La messe est dite ? Probable. Reste à connaître le calendrier précis de la décision. A l’évidence, le temps presse et l’annonce officielle de la participation des athlètes russes et biélorusses ne devrait plus tarder.

La porte s’ouvre, donc, mais le CIO n’entend pas relâcher la pression sur Moscou. Mardi 5 décembre, le Sommet olympique n’a pas seulement abordé la question russe sous l’angle des athlètes. L’instance a rappelé une nouvelle fois, toujours avec la même fermeté, qu’elle ne laisserait pas la Russie imposer ses propres événements dans le calendrier international, dont les Jeux de BRICS en juin prochain à Kazan, puis les Jeux mondiaux de l’Amitié au mois de septembre 2024 à Moscou et Ekaterinburg.
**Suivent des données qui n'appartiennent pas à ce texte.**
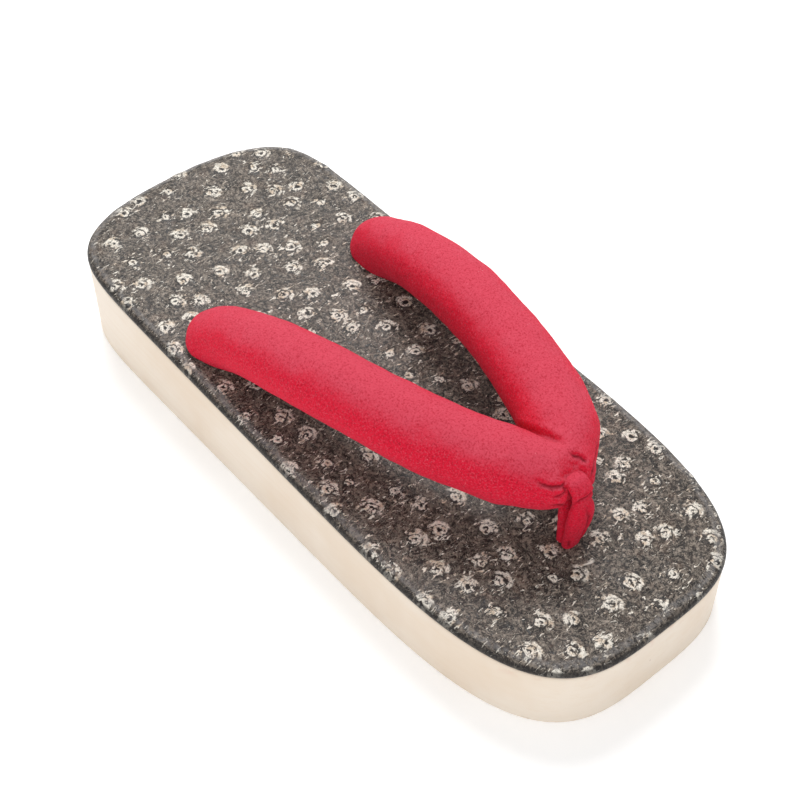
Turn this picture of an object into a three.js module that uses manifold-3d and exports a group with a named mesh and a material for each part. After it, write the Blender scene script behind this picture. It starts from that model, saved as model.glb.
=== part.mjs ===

Mais, là aussi, le CIO a laissé ses autres composantes parler à sa place. Emma Terho a exprimé « l’inquiétude des athlètes d’être contraints de participer à de tels événements sportifs à caractère politique, devenant ainsi partie intégrante d’une campagne de propagande politique. »

Même son de cloche du côté de l’Association des fédérations internationales des sports olympiques d’été (ASOIF) et de celle des sports d’hiver (AIOWF). Elles ont rappelé « leurs recommandations adressées aux FI de ne pas participer, de quelque manière que ce soit, à de tels événements sportifs à caractère politique. Elles ont confirmé que toutes les FI devraient refuser d’envisager l’inscription de ces événements dans leur calendrier sportif international et ne pas reconnaître les résultats obtenus par les athlètes lors de ces événements. » Tout est dit. Ou presque.